Print the listing below exactly.

——

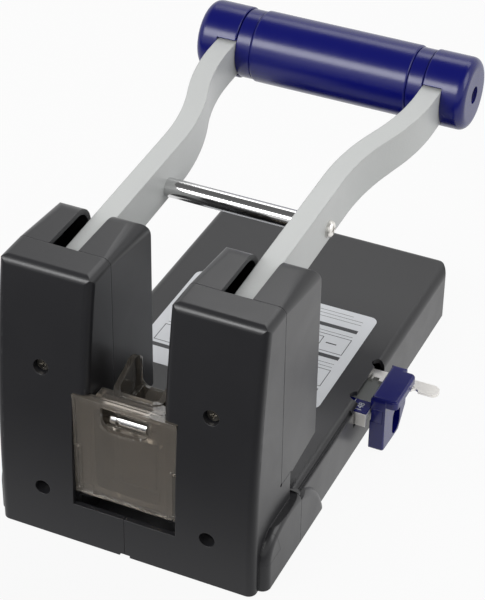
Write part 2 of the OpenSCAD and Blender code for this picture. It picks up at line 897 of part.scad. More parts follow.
module guide_knob() {
    difference() {
        union() {
            across(guide_stop_x, guide_stop_x + knob_t) difference() {
                round_rect([knob_y[0], knob_z[0]], [knob_y[1], knob_z[1]], [2, 0, 1.5, 2]);
                polygon([[knob_y[1] - 9, 0], [knob_y[1] + 1, 12], [knob_y[1] + 1, 0]]);
            }
            translate([0, 0, knob_head_z]) linear_extrude(knob_z[1] - knob_head_z)
                round_rect([guide_stop_x, knob_head_y[0]], [guide_stop_x + knob_head_w, knob_head_y[1]],
                    [0.5, 2.5, 2.5, 0.5]);
        }
        // Hollow for a finger tip
        across(guide_stop_x + 4, big) translate(finger_at) rotate(90) stadium([0, 0], 6, 5);
        // Seat on the bar
        block([guide_stop_x - 1, guide_y[0], 18], [guide_stop_x + 6.02, guide_y[1] + 1, bar_top]);
        block([guide_stop_x - 1, strip_y - 0.1, bar_top - bar_t], [big, guide_y[1] + 1, bar_top]);
    }
}

// Colours
black = [0.07, 0.07, 0.08];
grey = [0.78, 0.79, 0.78];
blue = [0.07, 0.08, 0.42];
steel = [0.72, 0.72, 0.70];
dark_steel = [0.35, 0.35, 0.36];
smoke = [0.42, 0.36, 0.30, 0.6];

color(black) seat() base_shell();
color(dark_steel) seat() bottom_plate();
color(steel) seat() base_screws();
color("dimgray") seat() foot_strips();
color(black) seat() left() cover();  // cover_left
color(black) seat() cover();  // cover_right
color(steel) seat()  // cover_screws
    for (s = [0, 1]) mirror([s, 0, 0]) for (z = screw_z) cover_screw(z);
color(black) seat() left() housing();  // housing_left
color(black) seat() housing();  // housing_right
color(dark_steel) seat() left() frame();  // frame_left
color(dark_steel) seat() frame();  // frame_right
color(steel) seat()  // lever_shafts
    for (s = [0, 1]) mirror([s, 0, 0]) lever_shaft();
color(steel) seat() left() punch_guide();  // punch_guide_left
color(steel) seat() punch_guide();  // punch_guide_right
color(steel) seat() left() die();  // die_left
color(steel) seat() die();  // die_right
color(dark_steel) seat() paper_stop();
color(steel) seat() left() spring();  // spring_left
color(steel) seat() spring();  // spring_right
color(smoke) seat() storage_box();
color(steel) seat() spare_pin();
color(grey) seat() left() arm();  // arm_left
color(grey) seat() arm();  // arm_right
color("peru") seat()  // arm_bushes
    for (s = [0, 1]) mirror([s, 0, 0]) arm_bush();
color(steel) seat()  // drive_pins
    for (s = [0, 1]) mirror([s, 0, 0]) drive_pin();
color(steel) seat() crossbar();
color(steel) seat()  // crossbar_screws
    for (s = [0, 1]) mirror([s, 0, 0]) crossbar_screw();
color(blue) seat() grip();
color(blue) seat()  // grip_rings
    for (s = [0, 1]) mirror([s, 0, 0]) grip_ring();
color(blue) seat() left() cap();  // cap_left
color(blue) seat() cap();  // cap_right
color(steel) seat()  // cap_screws
    for (s = [0, 1]) mirror([s, 0, 0]) cap_screw();
color(steel) seat() grip_rod();
color(dark_steel) seat() left() ram();  // ram_left
color(dark_steel) seat() ram();  // ram_right
color(steel) seat() left() punch();  // punch_left
color(steel) seat() punch();  // punch_right
color(steel) seat() guide_bar();
color("gray") seat() guide_carrier();
color(blue) seat() guide_scale();
color(blue) seat() guide_knob();
color(smoke) seat() storage_door();
color(black) seat() chip_drawer();
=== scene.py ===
# %% [markdown]
# # A heavy duty hole punch, dressed in Blender
# This file is a lesson in cells. The imported CAD model gives the shapes that must not change,
# and each cell adds something a solid model can't say: how a surface takes the light, where
# an edge is rubbed bright, how a soft moulded corner looks.
# The first cell brings in the CAD model.

# %% Bring in the CAD model
import json
import math

import bmesh
import bpy
from mathutils import Matrix, Vector

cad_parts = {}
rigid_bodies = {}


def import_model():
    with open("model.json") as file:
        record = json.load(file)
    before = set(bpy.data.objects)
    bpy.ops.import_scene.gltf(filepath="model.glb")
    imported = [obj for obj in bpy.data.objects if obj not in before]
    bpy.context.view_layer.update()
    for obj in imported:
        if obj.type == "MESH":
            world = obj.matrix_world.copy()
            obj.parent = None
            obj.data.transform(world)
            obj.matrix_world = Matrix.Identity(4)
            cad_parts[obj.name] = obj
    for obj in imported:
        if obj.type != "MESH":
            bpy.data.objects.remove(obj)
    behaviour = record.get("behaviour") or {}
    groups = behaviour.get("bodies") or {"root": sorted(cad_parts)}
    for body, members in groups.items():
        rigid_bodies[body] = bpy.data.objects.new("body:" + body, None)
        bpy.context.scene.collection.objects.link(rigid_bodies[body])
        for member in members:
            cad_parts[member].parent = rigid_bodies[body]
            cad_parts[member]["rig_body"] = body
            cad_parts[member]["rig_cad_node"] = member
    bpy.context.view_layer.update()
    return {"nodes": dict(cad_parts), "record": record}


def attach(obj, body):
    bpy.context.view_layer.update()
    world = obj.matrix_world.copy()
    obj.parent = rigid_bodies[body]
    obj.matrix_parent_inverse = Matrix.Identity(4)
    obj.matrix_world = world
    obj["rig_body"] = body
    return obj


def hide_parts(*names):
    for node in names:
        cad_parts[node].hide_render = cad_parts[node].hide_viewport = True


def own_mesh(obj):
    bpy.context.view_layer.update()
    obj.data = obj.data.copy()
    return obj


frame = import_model()
cad = frame["nodes"]

# %% [markdown]
# Sizes on the drawing of this punch are in millimetres, and depths are taken from the rear
# face. The model's own frame has its origin under the punch pins, 52 mm further in. One
# small helper turns a place on the drawing into a place in Blender, so that the numbers
# below can be read against the drawing. The other one clears the selection.

# %% From the drawing to Blender
MM = 0.001
PUNCH_LINE = 52.0


def place(x, depth, height):
    """A point of the drawing, in millimetres, as a point in Blender, in metres."""
    return Vector((x * MM, (depth - PUNCH_LINE) * MM, height * MM))


def nothing_selected():
    """Operators act on all that is selected, so every new piece starts from nothing."""
    bpy.ops.object.select_all(action="DESELECT")


nothing_selected()
print("punch line at", place(0, PUNCH_LINE, 0))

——

## Solved exercise
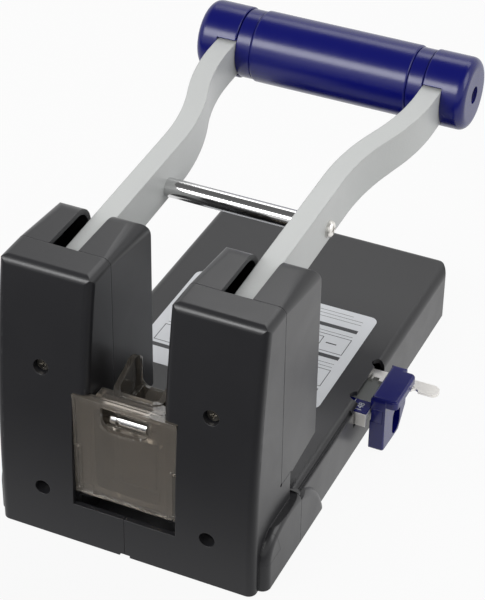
Write part 2 of the OpenSCAD and Blender code for this picture. It picks up at line 897 of part.scad. More parts follow.
module guide_knob() {
    difference() {
        union() {
            across(guide_stop_x, guide_stop_x + knob_t) difference() {
                round_rect([knob_y[0], knob_z[0]], [knob_y[1], knob_z[1]], [2, 0, 1.5, 2]);
                polygon([[knob_y[1] - 9, 0], [knob_y[1] + 1, 12], [knob_y[1] + 1, 0]]);
            }
            translate([0, 0, knob_head_z]) linear_extrude(knob_z[1] - knob_head_z)
                round_rect([guide_stop_x, knob_head_y[0]], [guide_stop_x + knob_head_w, knob_head_y[1]],
                    [0.5, 2.5, 2.5, 0.5]);
        }
        // Hollow for a finger tip
        across(guide_stop_x + 4, big) translate(finger_at) rotate(90) stadium([0, 0], 6, 5);
        // Seat on the bar
        block([guide_stop_x - 1, guide_y[0], 18], [guide_stop_x + 6.02, guide_y[1] + 1, bar_top]);
        block([guide_stop_x - 1, strip_y - 0.1, bar_top - bar_t], [big, guide_y[1] + 1, bar_top]);
    }
}

// Colours
black = [0.07, 0.07, 0.08];
grey = [0.78, 0.79, 0.78];
blue = [0.07, 0.08, 0.42];
steel = [0.72, 0.72, 0.70];
dark_steel = [0.35, 0.35, 0.36];
smoke = [0.42, 0.36, 0.30, 0.6];

color(black) seat() base_shell();
color(dark_steel) seat() bottom_plate();
color(steel) seat() base_screws();
color("dimgray") seat() foot_strips();
color(black) seat() left() cover();  // cover_left
color(black) seat() cover();  // cover_right
color(steel) seat()  // cover_screws
    for (s = [0, 1]) mirror([s, 0, 0]) for (z = screw_z) cover_screw(z);
color(black) seat() left() housing();  // housing_left
color(black) seat() housing();  // housing_right
color(dark_steel) seat() left() frame();  // frame_left
color(dark_steel) seat() frame();  // frame_right
color(steel) seat()  // lever_shafts
    for (s = [0, 1]) mirror([s, 0, 0]) lever_shaft();
color(steel) seat() left() punch_guide();  // punch_guide_left
color(steel) seat() punch_guide();  // punch_guide_right
color(steel) seat() left() die();  // die_left
color(steel) seat() die();  // die_right
color(dark_steel) seat() paper_stop();
color(steel) seat() left() spring();  // spring_left
color(steel) seat() spring();  // spring_right
color(smoke) seat() storage_box();
color(steel) seat() spare_pin();
color(grey) seat() left() arm();  // arm_left
color(grey) seat() arm();  // arm_right
color("peru") seat()  // arm_bushes
    for (s = [0, 1]) mirror([s, 0, 0]) arm_bush();
color(steel) seat()  // drive_pins
    for (s = [0, 1]) mirror([s, 0, 0]) drive_pin();
color(steel) seat() crossbar();
color(steel) seat()  // crossbar_screws
    for (s = [0, 1]) mirror([s, 0, 0]) crossbar_screw();
color(blue) seat() grip();
color(blue) seat()  // grip_rings
    for (s = [0, 1]) mirror([s, 0, 0]) grip_ring();
color(blue) seat() left() cap();  // cap_left
color(blue) seat() cap();  // cap_right
color(steel) seat()  // cap_screws
    for (s = [0, 1]) mirror([s, 0, 0]) cap_screw();
color(steel) seat() grip_rod();
color(dark_steel) seat() left() ram();  // ram_left
color(dark_steel) seat() ram();  // ram_right
color(steel) seat() left() punch();  // punch_left
color(steel) seat() punch();  // punch_right
color(steel) seat() guide_bar();
color("gray") seat() guide_carrier();
color(blue) seat() guide_scale();
color(blue) seat() guide_knob();
color(smoke) seat() storage_door();
color(black) seat() chip_drawer();
=== scene.py ===
# %% [markdown]
# # A heavy duty hole punch, dressed in Blender
# This file is a lesson in cells. The imported CAD model gives the shapes that must not change,
# and each cell adds something a solid model can't say: how a surface takes the light, where
# an edge is rubbed bright, how a soft moulded corner looks.
# The first cell brings in the CAD model.

# %% Bring in the CAD model
import json
import math

import bmesh
import bpy
from mathutils import Matrix, Vector

cad_parts = {}
rigid_bodies = {}


def import_model():
    with open("model.json") as file:
        record = json.load(file)
    before = set(bpy.data.objects)
    bpy.ops.import_scene.gltf(filepath="model.glb")
    imported = [obj for obj in bpy.data.objects if obj not in before]
    bpy.context.view_layer.update()
    for obj in imported:
        if obj.type == "MESH":
            world = obj.matrix_world.copy()
            obj.parent = None
            obj.data.transform(world)
            obj.matrix_world = Matrix.Identity(4)
            cad_parts[obj.name] = obj
    for obj in imported:
        if obj.type != "MESH":
            bpy.data.objects.remove(obj)
    behaviour = record.get("behaviour") or {}
    groups = behaviour.get("bodies") or {"root": sorted(cad_parts)}
    for body, members in groups.items():
        rigid_bodies[body] = bpy.data.objects.new("body:" + body, None)
        bpy.context.scene.collection.objects.link(rigid_bodies[body])
        for member in members:
            cad_parts[member].parent = rigid_bodies[body]
            cad_parts[member]["rig_body"] = body
            cad_parts[member]["rig_cad_node"] = member
    bpy.context.view_layer.update()
    return {"nodes": dict(cad_parts), "record": record}


def attach(obj, body):
    bpy.context.view_layer.update()
    world = obj.matrix_world.copy()
    obj.parent = rigid_bodies[body]
    obj.matrix_parent_inverse = Matrix.Identity(4)
    obj.matrix_world = world
    obj["rig_body"] = body
    return obj


def hide_parts(*names):
    for node in names:
        cad_parts[node].hide_render = cad_parts[node].hide_viewport = True


def own_mesh(obj):
    bpy.context.view_layer.update()
    obj.data = obj.data.copy()
    return obj


frame = import_model()
cad = frame["nodes"]

# %% [markdown]
# Sizes on the drawing of this punch are in millimetres, and depths are taken from the rear
# face. The model's own frame has its origin under the punch pins, 52 mm further in. One
# small helper turns a place on the drawing into a place in Blender, so that the numbers
# below can be read against the drawing. The other one clears the selection.

# %% From the drawing to Blender
MM = 0.001
PUNCH_LINE = 52.0


def place(x, depth, height):
    """A point of the drawing, in millimetres, as a point in Blender, in metres."""
    return Vector((x * MM, (depth - PUNCH_LINE) * MM, height * MM))


def nothing_selected():
    """Operators act on all that is selected, so every new piece starts from nothing."""
    bpy.ops.object.select_all(action="DESELECT")


nothing_selected()
print("punch line at", place(0, PUNCH_LINE, 0))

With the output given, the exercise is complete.